Inspired by 17th century Baroque artists who sought to convey dynamism, motion, and drama in three-dimensional, static forms, Yasue Maetake’s sculptures often appear to defy gravity. Maetake supplants the human physique—a hallmark of Baroque art—with animal bones, referring to a body of indeterminate species. Small bone and bark tripods adorned with trinkets or origami evoke talismans, imbued with the desires and superstitions of their makers. From the way the sculptures appear to float on glass-topped pedestals, to unexpected material juxtapositions, Maetake describes her process as one of trying to conjure a futuristic image. While Maetake responds to a range of influences, including SciFi, Japanese manga, and European Art History, her abstract forms resist categorization, instead speculating on what art might look like in another time, in an unfamiliar place. 

Barry Underwood’s long-exposure photographs picture landscapes inhabited by light forms.

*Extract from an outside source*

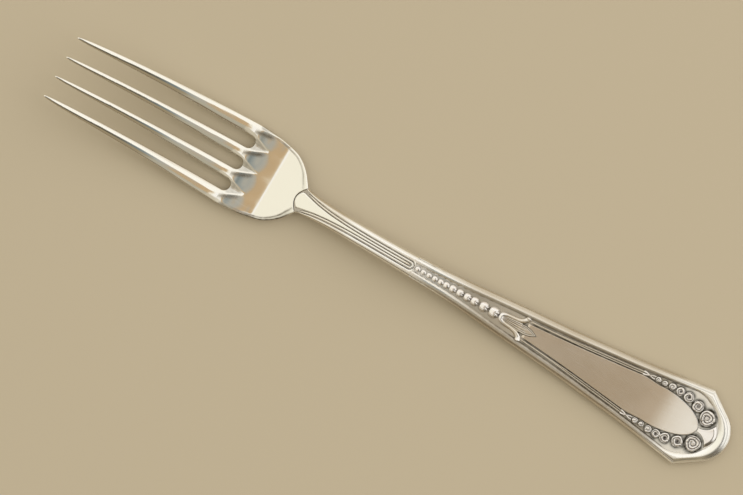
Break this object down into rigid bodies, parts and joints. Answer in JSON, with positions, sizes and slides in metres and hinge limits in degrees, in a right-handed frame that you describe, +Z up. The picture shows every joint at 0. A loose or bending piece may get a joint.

The light-based designs are actual structures that Underwood builds in situ with materials like electronic luminescent wire, glow sticks, and fishing line. The resulting images are part of a larger practice of site-based research, exploration, and interactions with local residents. Organic, diffuse illuminations suggest incursions on the environment—oil or chemical spills for example—while the geometries of the Linear Constructions look more architectural. In all cases, the abstract visual language points to the human impact on the environment. Alternately eerie and magical, Underwood’s compositions allude to mysterious dimensions of the natural world that lay beyond the purview of ordinary vision. 

Paula Burleigh

Andrew Erdos is the youngest recipient of the Rakow Commission of the Corning Museum of Glass. Erdos’ work has been exhibited throughout the United States and abroad, with solo exhibitions at Claire Oliver Gallery, New York; and group exhibitions at Sharm El Sheikh, Egypt; Deitch Projects, New York; and the Beijing BS1 Contemporary Art Center, among others. Erdos’ artist residencies include Alfred University, New York; and Corning Museum of Glass, New York. Works by Erdos are in various public and private collections, including the Kemper Museum of Contemporary Art, Kansas; Toledo Museum of Art, Ohio; and Knoxville Museum of Art, Tennessee. Andrew Erdos lives and works in New York, New York. 

Yasue Maetake has exhibited internationally, at venues including Galerie Fons Welters, Amsterdam; Harris Lieberman, New York; Queens Art Museum, New York; and Espacio 1414, Puerto Rico. Maetake received The New York Foundation for the Arts Fellowship in Sculpture and has been a resident artist in the studio of El Anatsui in Ghana, with a research grant from the Agency for Japanese Cultural Affairs. In 2018, Artsy named Maetake one of 20 female artists advancing the field of sculpture. In 2019, her work was exhibited at the collateral exhibition at the 58th Venice Beinnale organized by London-based Heist Gallery. Maetake lives and works in New York, New York, where she is currently adjunct faculty at SUNY Fashion Institute of Technology.

Barry Underwood has exhibited throughout the United States, at the Museum of Contemporary Art Cleveland, Ohio; The Sculpture Center, Ohio; Urban Institute for Contemporary Art, Michigan; Photographic Center Northwest, Washington; and Sous Les Etoiles Gallery, New York; among other venues. The recipient of numerous awards and fellowships, Underwood won the Cleveland Arts Prize for Visual Arts, and the Ohio Arts Council Individual Excellence Award. Underwood has been an artist-in-residence at The Banff Center for the Arts, Canada; Headlands Center for the Arts, California; and The MacDowell Colony, New Hampshire; and most recently at The Josef and Anni Albers Foundation in Connecticut. Underwood’s work is part of numerous public and private collections, including the The Akron Art Museum, Ohio; The Cleveland Museum of Art, Ohio; The Museum of Fine Arts, Houston; and Elton John Photography Collection; Georgia. Underwood lives and works in Cleveland, Ohio, where he is Associate Professor in the Photography and Video department at the Cleveland Institute of Art.